Abderrafie Zouiten, president of Fondation Esprit de Fes (Fez Spirit Foundation) made the announcement last week in Paris, at the headquarters of the French Senate. 

Several politicians and cultural figures attended the ceremony where the announcement took place, including Rachida Dati, former European Parliament member, Moché Lewin, vice-president of the Rabbis of Europe, as well as former French Minister of Culture, Françoise Nyssen.

Themed “Architecture and the Sacred,” the 26th Fez Festival of World Sacred Music will take place at Bab El Makina in Fez, from Thursday June 9 to Sunday June 12.

Expected to kick off on June 9, the festival will welcome a number of national and international speakers who will provide new insight into the event.

According to an official statement from the festival’s president: “The program of this edition will see the presence of artistic troops from more than 15 countries, from the Sultanate of Oman, Kazakhstan, India, France, Italy, Senegal … The creation of the opening night will take you on a journey from Fez to Jerusalem, passing through Tibet, the Taj Mahal, the Notre-Dame cathedral to finish in Casablanca with the great Hassan II mosque.”

This edition will take festival-goers around the world through a variety of shows on themes ranging from architecture to religion.

Read also: National Geographic: Morocco’s Six Best Music Festivals

The audience will have the opportunity to discover how people of all religions use architecture to communicate their ongoing quest for the sacred, by exploring a portion of the world’s most unique religious constructions.

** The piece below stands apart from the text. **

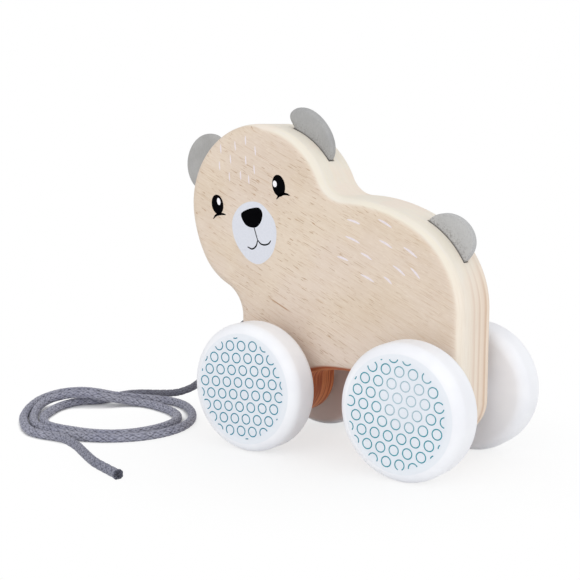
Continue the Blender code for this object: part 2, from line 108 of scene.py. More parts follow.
camera_data = bpy.data.cameras.new("camera")
camera_data.lens = LENS_MM
camera_data.sensor_width = SENSOR_MM
camera_data.clip_start = 0.01
camera_data.clip_end = 20.0
camera = add_object("camera", camera_data)
aim = Matrix.Rotation(CAMERA_TURN, 4, "Z") @ Matrix.Rotation(math.radians(90.0) - CAMERA_RISE, 4, "X")
camera.matrix_world = Matrix.Translation(Vector(from_middle(CAMERA_PLACE_MM))) @ aim @ Matrix.Rotation(
    CAMERA_ROLL, 4, "Z"
)
bpy.context.scene.camera = camera
print("Camera at", [round(value, 3) for value in camera.matrix_world.translation])

# %% [markdown]
# ## Surfaces from arrays
# A turned or moulded shape is easiest to write as points on a grid, worked out all at once. A few
# helpers give directions round a circle, make the faces between the points and put them into a
# mesh. A shape can come out with its faces pointing inwards, so the volume under the faces is
# measured: where it is negative, every face is turned round.

# %% Make meshes from grids of points
def grid_quads(rows, columns, closed_rows=False, closed_columns=False):
    """Four corner numbers for each cell of a grid whose points are numbered along its rows."""
    row = np.arange(rows if closed_rows else rows - 1)
    column = np.arange(columns if closed_columns else columns - 1)
    row, column = np.meshgrid(row, column, indexing="ij")
    next_row = (row + 1) % rows
    next_column = (column + 1) % columns
    corners = (
        row * columns + column,
        row * columns + next_column,
        next_row * columns + next_column,
        next_row * columns + column,
    )
    return np.stack(corners, axis=-1).reshape(-1, 4)


def tube_faces(rows, columns):
    """The cells of a grid that is closed one way, and a face over each of its two ends."""
    first = list(range(columns))
    last = list(range((rows - 1) * columns, rows * columns))
    return [*grid_quads(rows, columns, closed_columns=True).tolist(), first[::-1], last]


def unit(vectors):
    """The same directions with a length of 1."""
    return vectors / np.linalg.norm(vectors, axis=-1, keepdims=True)


def direction(degrees):
    """(cos t, sin t) at these angles."""
    angle = np.radians(degrees)
    return np.stack((np.cos(angle), np.sin(angle)), axis=-1)


def all_round(count):
    """(cos t, sin t) at this many equal steps once round."""
    return direction(np.arange(count) * 360.0 / count)


def signed_volume(points, faces):
    """A sixth of the sum of the triangle products: positive where the faces point outwards."""
    total = 0.0
    for size in {len(face) for face in faces}:
        same = np.array([face for face in faces if len(face) == size])
        for step in range(1, size - 1):
            triangles = points[same[:, [0, step, step + 1]]]
            total += np.linalg.det(triangles).sum()
    return total / 6.0


def turned_outwards(points, faces):
    """The faces as they are, or all turned round where they point inwards."""
    return [face[::-1] for face in faces] if signed_volume(points, faces) < 0 else faces


def new_piece(name, points, faces, smooth=True):
    """A closed mesh object with its place in its mesh, its faces pointing outwards."""
    points = np.asarray(points, float).reshape(-1, 3)
    mesh = bpy.data.meshes.new(name)
    mesh.from_pydata(points.tolist(), [], turned_outwards(points, faces))
    mesh.polygons.foreach_set("use_smooth", np.full(len(mesh.polygons), smooth))
    mesh.update()
    return add_object(name, mesh)


def report(piece):
    """Prints a piece's number of faces and its size."""
    points = np.zeros(len(piece.data.vertices) * 3)
    piece.data.vertices.foreach_get("co", points)
    size = np.ptp(points.reshape(-1, 3), axis=0) / MM
    print(f"{piece.name}: {len(piece.data.polygons)} faces, {size.round(1).tolist()} mm")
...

The four days festival will welcome artists from different ethnicities and backgrounds such as Michaël Levinas, a French composer, and the Roohani sisters, the leading vocalists behind the Sufi Jugalbandi concept, as well as Ibrahim Maalouf, a French-Lebanese jazz trumpeter.

During daytime, the attendees will visit various religious and cultural structures such as the Aben Danan synagogue in the Mellah, Dar Adiyel the historic mansion in Fez el-Bali, and Jnan Sbil, the 7.5-hectare garden created in the 18th century by Sultan Moulay Abdallah. 

Those visits will enhance different music genres through concerts, shows, and a rich cultural discovery of the city of Fez and all that it abounds in history, as a testimony of a multicultural and spiritual city.

Morocco’s history is distinguished by the construction of magnificent houses of worship and learning like the Hassan II Mosque, Al Qarawiyyin University, the Koutoubia Mosque, and others. These magnificent locations have served to define the country’s culture of tolerance and openness.